The key insight is that we need numbers that cancel each other out to achieve a sum of 0. The most straightforward way to create numbers that sum to 0 is to use pairs of opposites: for every positive number, include its negative counterpart.

Think about it this way: if we include the number 1, we can also include -1, and their sum is 0. Similarly, 2 and -2 sum to 0. This pattern gives us a simple construction method: for every positive integer i, include both i and -i in our array.

This pairing strategy works perfectly when n is even. For example, if n = 4, we can use [1, -1, 2, -2]. Each pair sums to 0, so the total sum is 0, and we have exactly 4 unique integers.

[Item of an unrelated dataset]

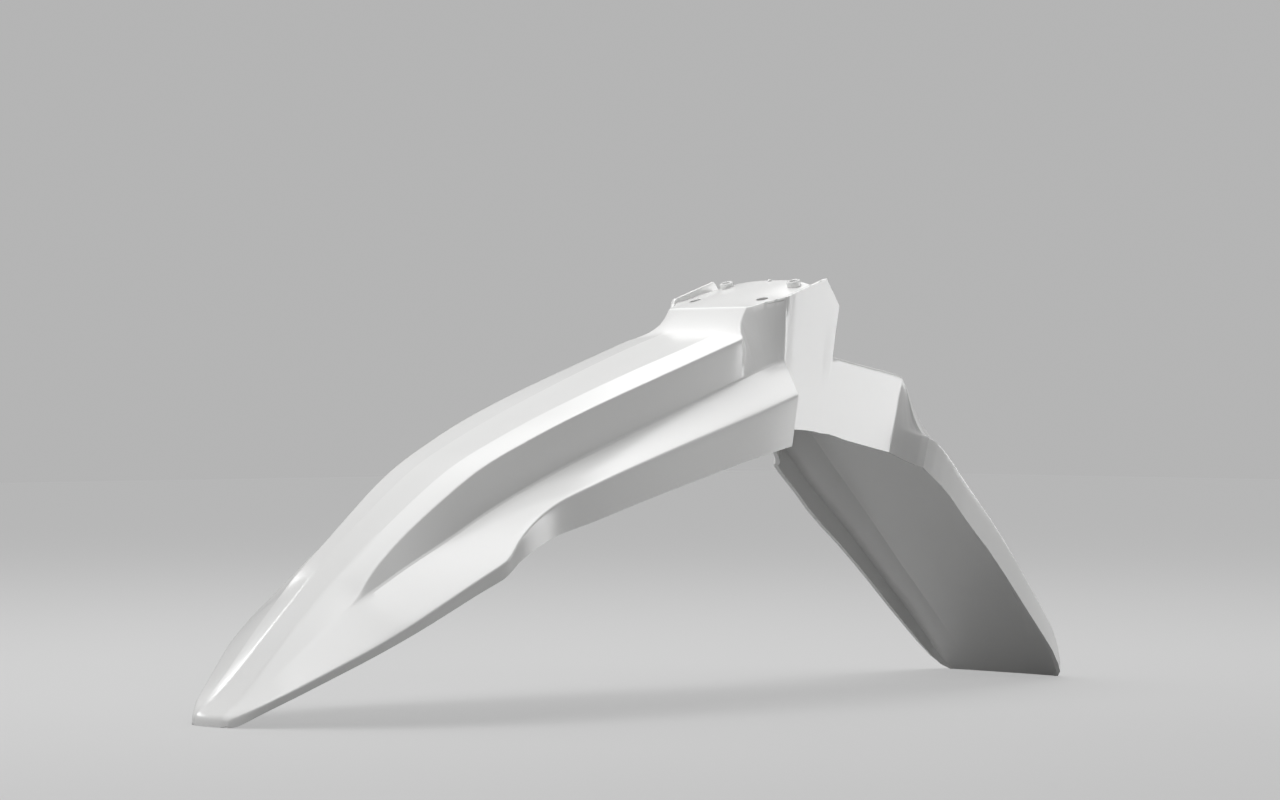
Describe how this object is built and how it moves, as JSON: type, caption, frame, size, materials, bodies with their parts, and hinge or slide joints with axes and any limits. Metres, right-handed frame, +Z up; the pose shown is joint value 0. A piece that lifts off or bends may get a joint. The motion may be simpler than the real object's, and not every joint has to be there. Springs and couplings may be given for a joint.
{
  "type": "motorcycle front mudguard",
  "caption": "One-piece off-road front mudguard: long grooved nose, side skirts, raised mounting deck with upright ears, narrow waist between the fork legs and a drooping rear flap.",
  "frame": {"origin": "middle of the box round the part, on the table it stands on", "axes": "+X from the nose to the rear edge, +Y to the rider's right, +Z up, in the resting pose of the picture with nose and rear edge on the table"},
  "size_m": [0.72, 0.194, 0.2824],
  "materials": {
    "mudguard": "gloss"
  },
  "bodies": {
    "root": {"mudguard": "mudguard"}
  },
  "joints": []
}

But what happens when n is odd? We can't make complete pairs. If n = 5, we can only make 2 complete pairs, which gives us 4 numbers. We need one more number that doesn't disturb our sum of 0. The perfect candidate is 0 itself! Adding 0 to any sum doesn't change it, so our array remains balanced at a sum of 0.

This leads to our algorithm:

  • Generate n/2 pairs of positive and negative integers: (1, -1), (2, -2), (3, -3), ...
  • If n is odd, add 0 to complete the array

This approach guarantees uniqueness (all numbers are different), ensures exactly n elements, and maintains a sum of 0.

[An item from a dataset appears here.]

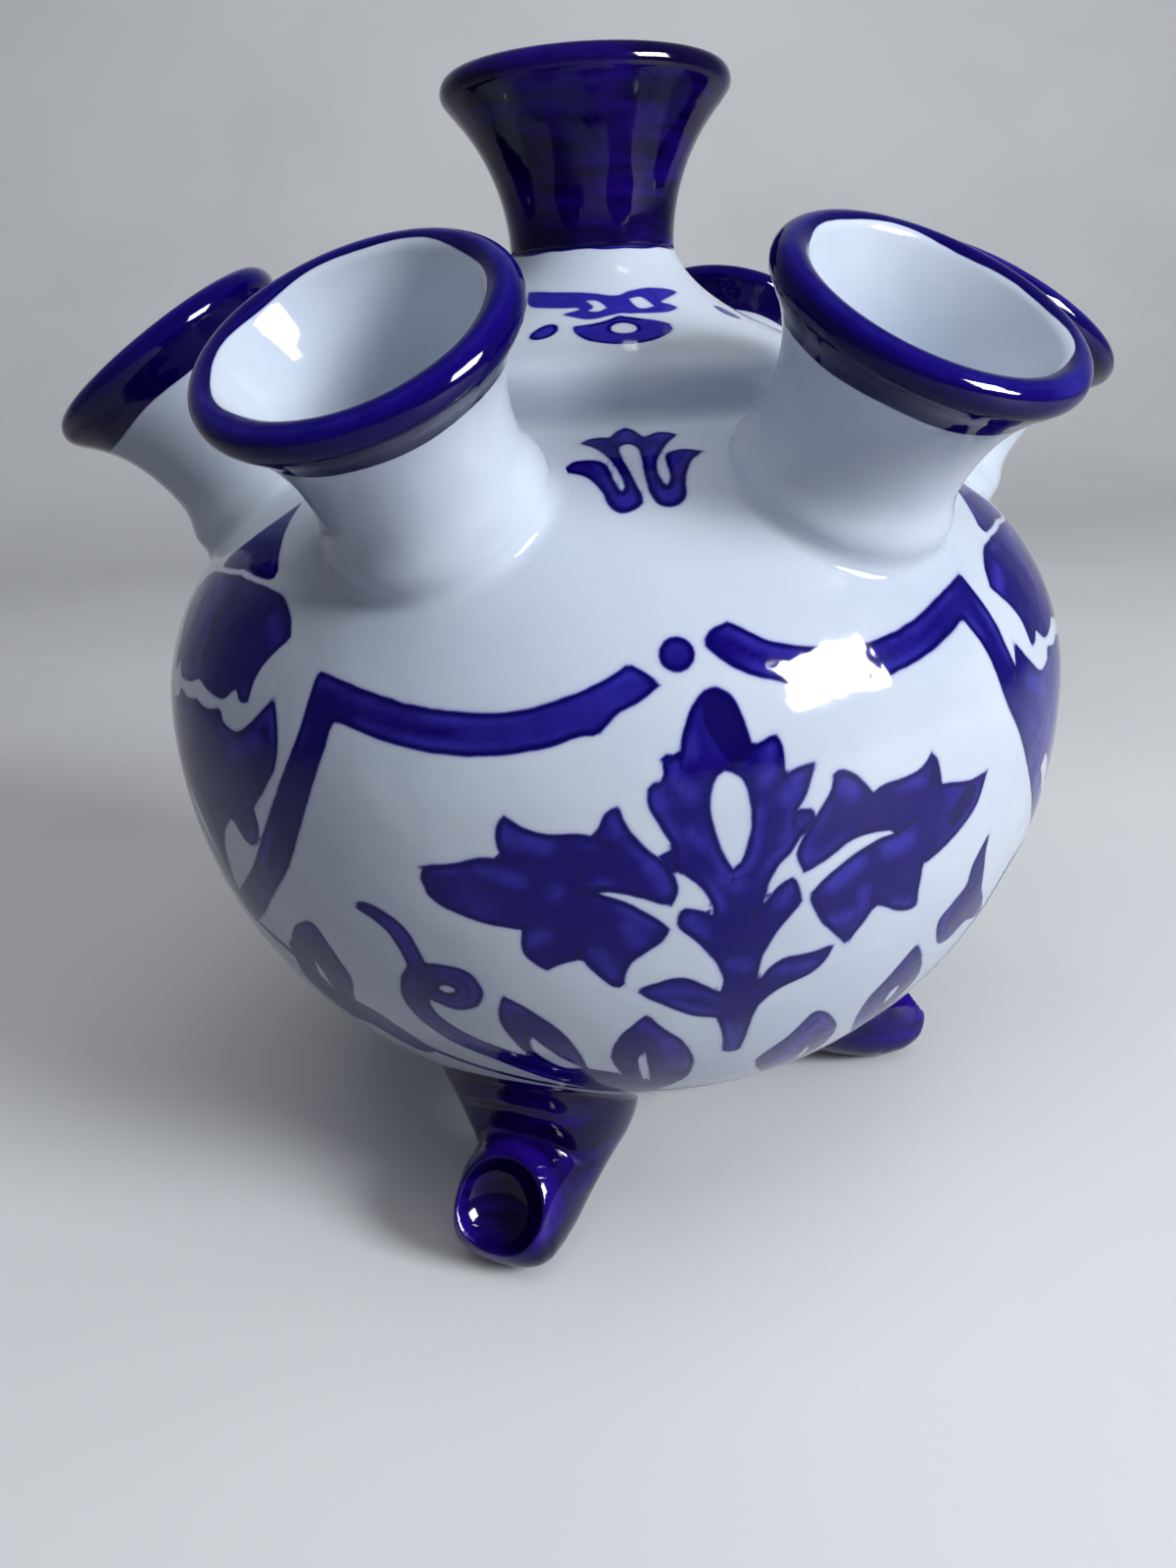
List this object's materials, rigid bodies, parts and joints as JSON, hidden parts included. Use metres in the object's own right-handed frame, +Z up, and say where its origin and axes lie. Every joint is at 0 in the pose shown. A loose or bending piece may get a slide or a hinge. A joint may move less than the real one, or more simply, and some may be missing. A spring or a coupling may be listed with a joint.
{
  "type": "tulip vase",
  "caption": "Round-bodied ceramic flower vase on scrolled feet, with a domed collar, a trumpet spout at its top and a ring of leaning trumpet spouts.",
  "frame": {"origin": "on the table, under the body's axis, at the bottom centre of the bounding box", "axes": "+Z up along the body's axis, -Y towards the front, where the gap between two leaning spouts faces, +X to the right"},
  "size_m": [0.1716, 0.1554, 0.18],
  "materials": {
    "painted_white_glaze": "glossy white glaze painted with indigo ornament",
    "lipped_white_glaze": "glossy white glaze with an indigo band round the lip",
    "white_glaze": "glossy white glaze",
    "indigo_glaze": "glossy indigo glaze"
  },
  "bodies": {
    "root": {"body_globe": "painted_white_glaze", "domed_collar": "painted_white_glaze", "collar_slip_seam": "white_glaze", "centre_spout": "indigo_glaze", "leaning_spout_1": "lipped_white_glaze", "leaning_spout_2": "lipped_white_glaze", "leaning_spout_3": "lipped_white_glaze", "leaning_spout_4": "lipped_white_glaze", "leaning_spout_5": "lipped_white_glaze", "leaning_spout_6": "lipped_white_glaze", "spout_slip_seam_1": "white_glaze", "spout_slip_seam_2": "white_glaze", "spout_slip_seam_3": "white_glaze", "spout_slip_seam_4": "white_glaze", "spout_slip_seam_5": "white_glaze", "spout_slip_seam_6": "white_glaze", "scroll_foot_1": "indigo_glaze", "scroll_foot_2": "indigo_glaze", "scroll_foot_3": "indigo_glaze", "foot_slip_seam_1": "indigo_glaze", "foot_slip_seam_2": "indigo_glaze", "foot_slip_seam_3": "indigo_glaze"}
  },
  "joints": []
}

Learn more about Math patterns.

Solution Approach

The implementation follows a straightforward approach using a simple list to build our result:

  1. Initialize an empty list: We start with an empty list ans that will store our result.

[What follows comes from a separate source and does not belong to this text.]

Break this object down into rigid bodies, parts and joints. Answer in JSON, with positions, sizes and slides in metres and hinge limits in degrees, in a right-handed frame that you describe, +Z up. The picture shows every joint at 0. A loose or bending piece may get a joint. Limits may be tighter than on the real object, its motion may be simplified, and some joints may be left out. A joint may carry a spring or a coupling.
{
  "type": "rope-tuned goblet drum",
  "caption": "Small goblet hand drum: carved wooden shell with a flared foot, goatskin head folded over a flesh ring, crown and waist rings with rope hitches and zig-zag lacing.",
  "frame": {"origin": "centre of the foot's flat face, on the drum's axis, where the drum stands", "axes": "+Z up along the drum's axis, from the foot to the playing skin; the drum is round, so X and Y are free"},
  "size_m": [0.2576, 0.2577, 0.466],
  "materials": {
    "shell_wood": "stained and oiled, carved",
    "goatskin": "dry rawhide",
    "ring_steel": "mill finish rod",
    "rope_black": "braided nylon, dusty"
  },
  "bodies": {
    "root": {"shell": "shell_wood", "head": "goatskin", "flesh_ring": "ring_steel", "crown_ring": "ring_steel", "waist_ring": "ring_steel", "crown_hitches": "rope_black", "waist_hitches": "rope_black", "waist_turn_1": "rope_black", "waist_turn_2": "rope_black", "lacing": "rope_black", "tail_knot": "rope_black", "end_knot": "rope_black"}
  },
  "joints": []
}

  2. Generate pairs of opposites: We iterate n >> 1 times (which is equivalent to n // 2). In each iteration i:

    • Add the positive number i + 1 to the list
    • Add its negative counterpart -(i + 1) to the list

    The reason we use i + 1 instead of just i is because our loop starts from i = 0, and we want to generate pairs starting from (1, -1) rather than (0, 0).

  3. Handle odd case: After generating all pairs, we check if n is odd using the bitwise operation n & 1:

    • If n & 1 evaluates to 1 (true), then n is odd
    • In this case, we append 0 to the list to make the total count equal to n
  4. Return the result: The list now contains exactly n unique integers that sum to 0.

Example walkthrough:

  • For n = 5:

    • Loop runs 2 times (5 >> 1 = 2)
    • First iteration (i = 0): adds 1 and -1
    • Second iteration (i = 1): adds 2 and -2
    • Since 5 & 1 = 1 (odd), add 0
    • Result: [1, -1, 2, -2, 0]
  • For n = 4:

    • Loop runs 2 times (4 >> 1 = 2)
    • First iteration: adds 1 and -1
    • Second iteration: adds 2 and -2
    • Since 4 & 1 = 0 (even), no additional element needed
    • Result: [1, -1, 2, -2]

The time complexity is O(n) as we iterate approximately n/2 times and perform constant-time operations. The space complexity is O(n) for storing the result array.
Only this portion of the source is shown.